Objective:
Repeat the listing below in full, exactly as it stands.
━━━ Recorded data
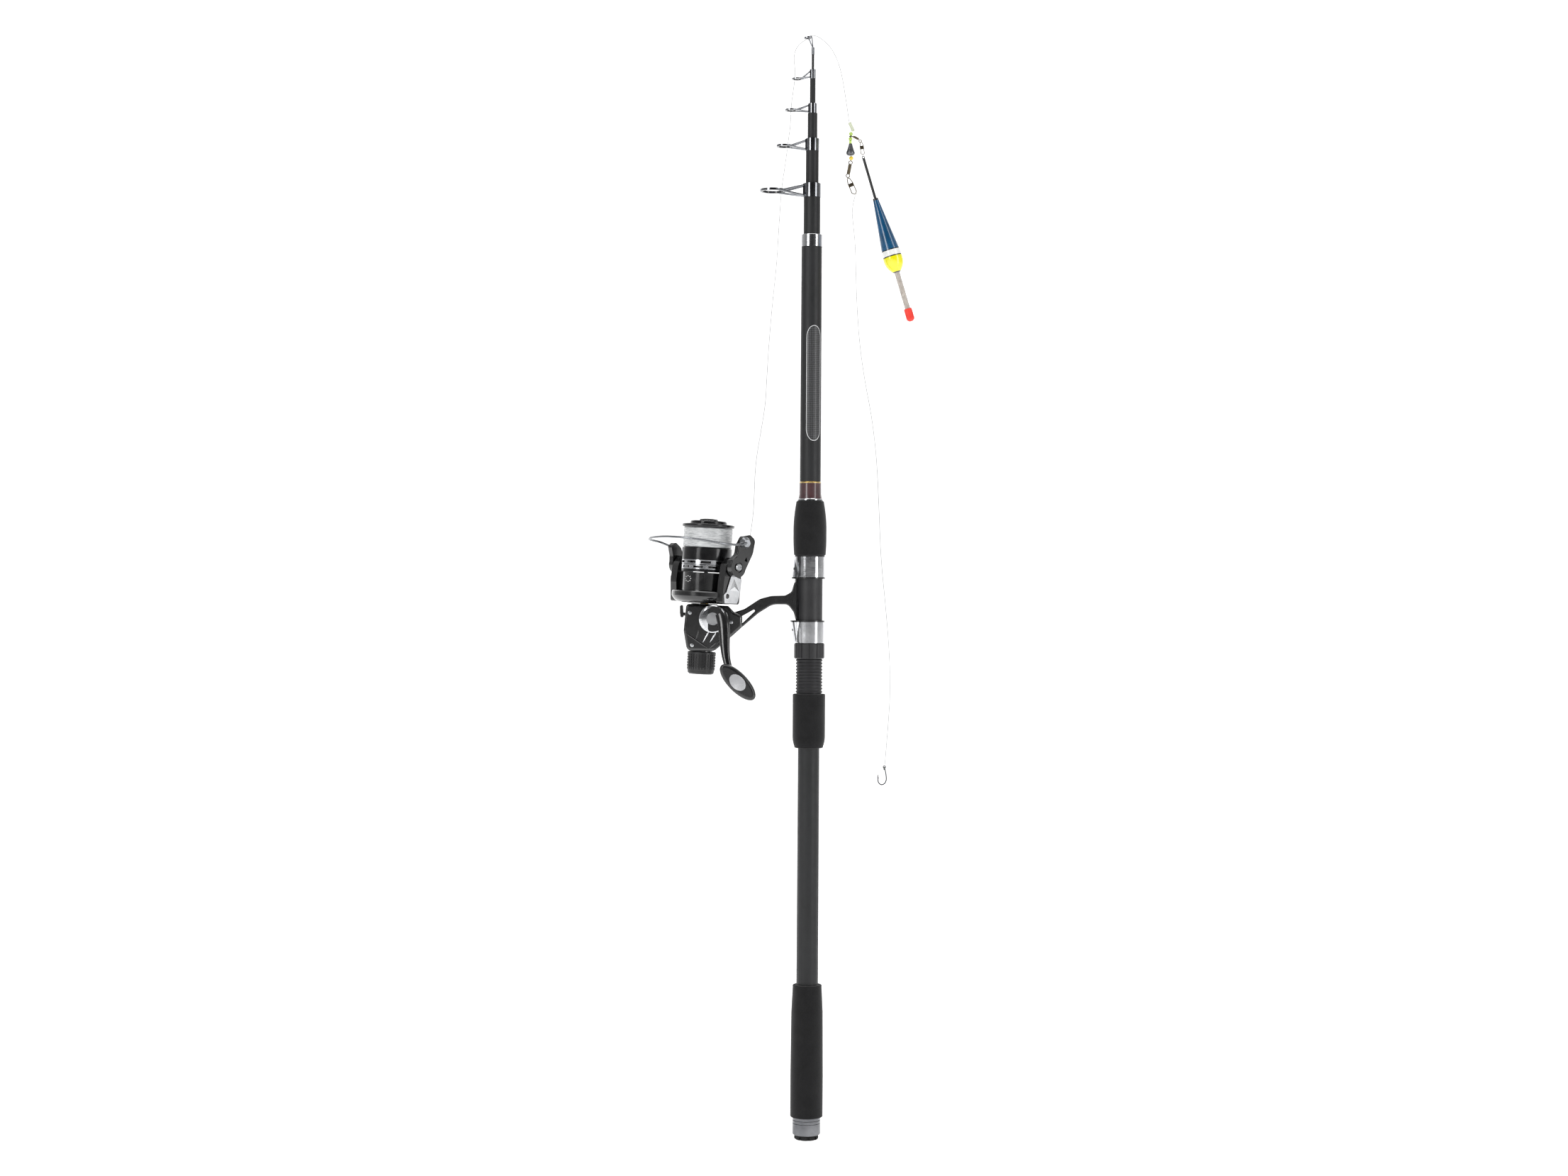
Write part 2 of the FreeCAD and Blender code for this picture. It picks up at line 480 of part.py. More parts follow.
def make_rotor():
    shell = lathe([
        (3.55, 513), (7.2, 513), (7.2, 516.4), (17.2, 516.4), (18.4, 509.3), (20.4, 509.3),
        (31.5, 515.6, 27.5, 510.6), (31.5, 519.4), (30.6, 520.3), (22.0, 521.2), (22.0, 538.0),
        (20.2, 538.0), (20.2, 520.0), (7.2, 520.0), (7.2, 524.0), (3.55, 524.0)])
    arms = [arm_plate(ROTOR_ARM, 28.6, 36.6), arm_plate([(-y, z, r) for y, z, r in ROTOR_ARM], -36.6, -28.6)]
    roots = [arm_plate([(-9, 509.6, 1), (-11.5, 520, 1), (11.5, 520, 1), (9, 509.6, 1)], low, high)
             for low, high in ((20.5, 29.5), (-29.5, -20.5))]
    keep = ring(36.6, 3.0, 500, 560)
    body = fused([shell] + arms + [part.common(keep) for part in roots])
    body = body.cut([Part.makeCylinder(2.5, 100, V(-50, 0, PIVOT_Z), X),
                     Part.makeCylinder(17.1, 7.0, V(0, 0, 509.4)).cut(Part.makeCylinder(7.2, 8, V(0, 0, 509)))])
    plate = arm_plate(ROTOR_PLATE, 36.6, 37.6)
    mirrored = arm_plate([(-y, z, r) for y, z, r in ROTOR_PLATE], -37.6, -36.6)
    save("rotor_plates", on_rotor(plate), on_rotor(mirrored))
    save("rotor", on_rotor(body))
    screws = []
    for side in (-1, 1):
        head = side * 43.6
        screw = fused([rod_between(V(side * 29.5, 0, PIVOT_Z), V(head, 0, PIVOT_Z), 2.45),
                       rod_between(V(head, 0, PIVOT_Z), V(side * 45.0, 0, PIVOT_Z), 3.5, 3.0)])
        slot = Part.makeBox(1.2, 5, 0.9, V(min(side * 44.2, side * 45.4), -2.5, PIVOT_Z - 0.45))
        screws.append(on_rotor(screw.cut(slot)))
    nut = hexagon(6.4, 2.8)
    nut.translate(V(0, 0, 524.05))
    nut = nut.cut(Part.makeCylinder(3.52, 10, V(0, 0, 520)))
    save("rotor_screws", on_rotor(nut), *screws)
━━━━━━
Correct answer:
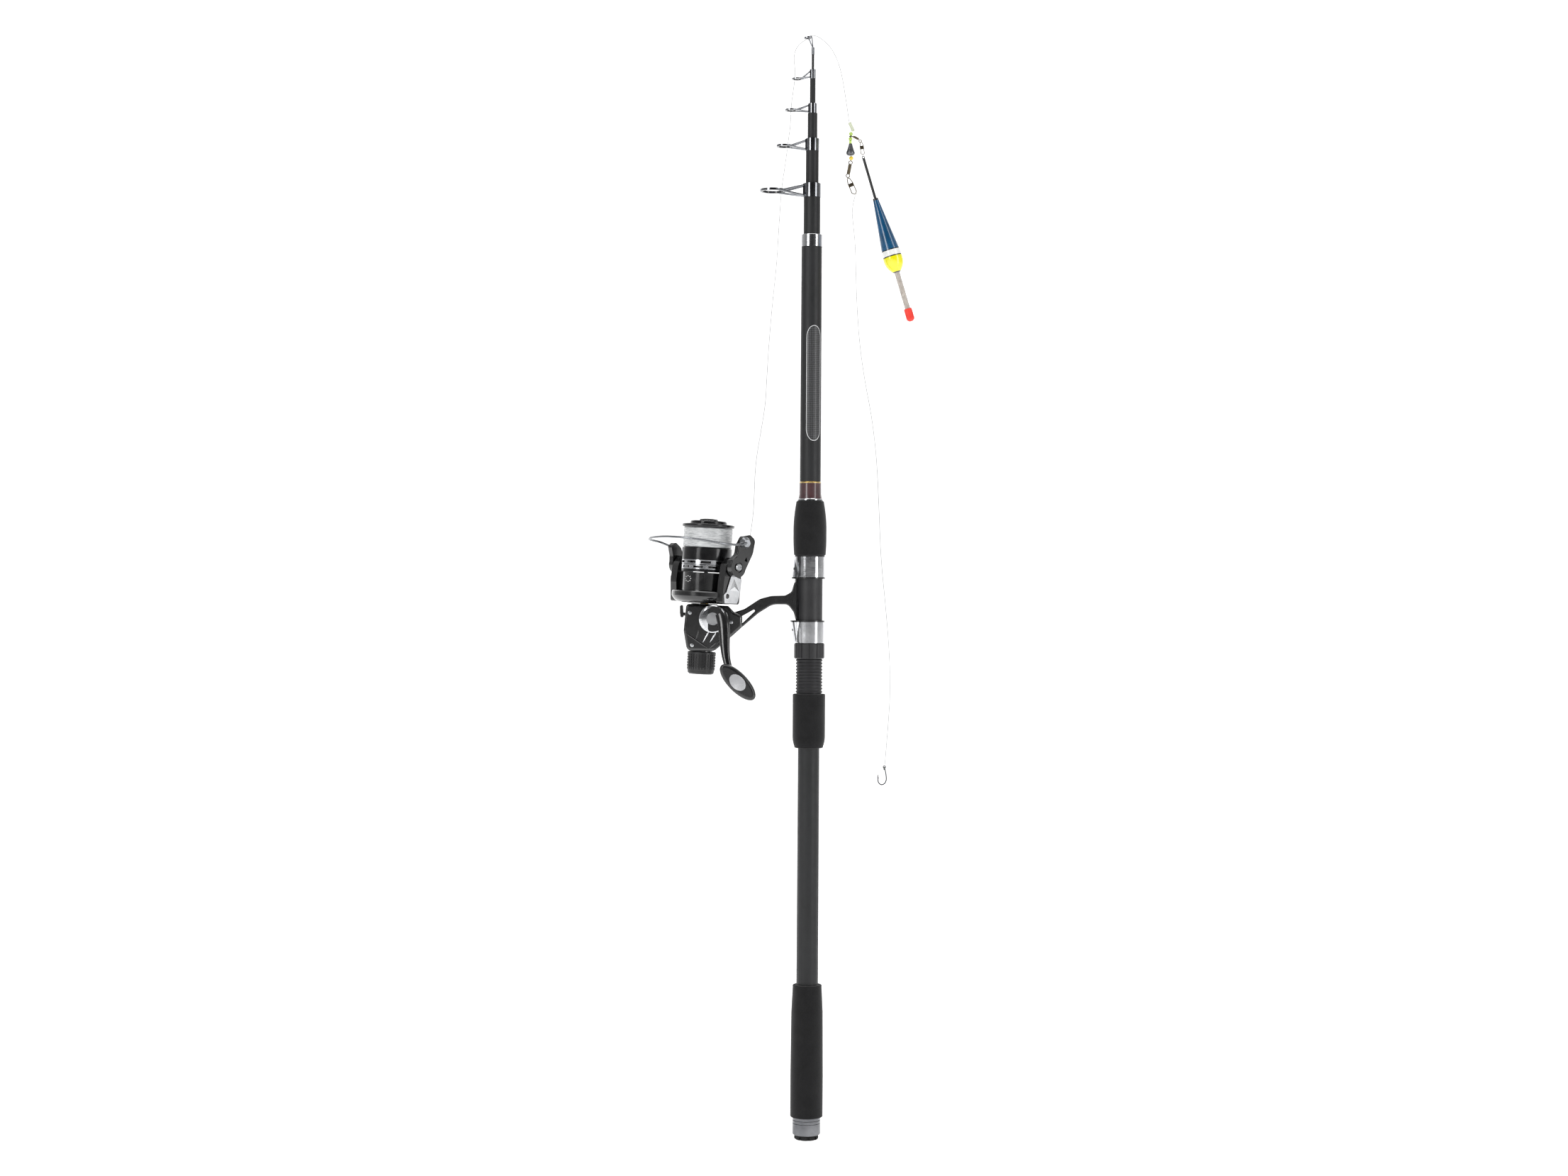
Write part 2 of the FreeCAD and Blender code for this picture. It picks up at line 480 of part.py. More parts follow.
def make_rotor():
    shell = lathe([
        (3.55, 513), (7.2, 513), (7.2, 516.4), (17.2, 516.4), (18.4, 509.3), (20.4, 509.3),
        (31.5, 515.6, 27.5, 510.6), (31.5, 519.4), (30.6, 520.3), (22.0, 521.2), (22.0, 538.0),
        (20.2, 538.0), (20.2, 520.0), (7.2, 520.0), (7.2, 524.0), (3.55, 524.0)])
    arms = [arm_plate(ROTOR_ARM, 28.6, 36.6), arm_plate([(-y, z, r) for y, z, r in ROTOR_ARM], -36.6, -28.6)]
    roots = [arm_plate([(-9, 509.6, 1), (-11.5, 520, 1), (11.5, 520, 1), (9, 509.6, 1)], low, high)
             for low, high in ((20.5, 29.5), (-29.5, -20.5))]
    keep = ring(36.6, 3.0, 500, 560)
    body = fused([shell] + arms + [part.common(keep) for part in roots])
    body = body.cut([Part.makeCylinder(2.5, 100, V(-50, 0, PIVOT_Z), X),
                     Part.makeCylinder(17.1, 7.0, V(0, 0, 509.4)).cut(Part.makeCylinder(7.2, 8, V(0, 0, 509)))])
    plate = arm_plate(ROTOR_PLATE, 36.6, 37.6)
    mirrored = arm_plate([(-y, z, r) for y, z, r in ROTOR_PLATE], -37.6, -36.6)
    save("rotor_plates", on_rotor(plate), on_rotor(mirrored))
    save("rotor", on_rotor(body))
    screws = []
    for side in (-1, 1):
        head = side * 43.6
        screw = fused([rod_between(V(side * 29.5, 0, PIVOT_Z), V(head, 0, PIVOT_Z), 2.45),
                       rod_between(V(head, 0, PIVOT_Z), V(side * 45.0, 0, PIVOT_Z), 3.5, 3.0)])
        slot = Part.makeBox(1.2, 5, 0.9, V(min(side * 44.2, side * 45.4), -2.5, PIVOT_Z - 0.45))
        screws.append(on_rotor(screw.cut(slot)))
    nut = hexagon(6.4, 2.8)
    nut.translate(V(0, 0, 524.05))
    nut = nut.cut(Part.makeCylinder(3.52, 10, V(0, 0, 520)))
    save("rotor_screws", on_rotor(nut), *screws)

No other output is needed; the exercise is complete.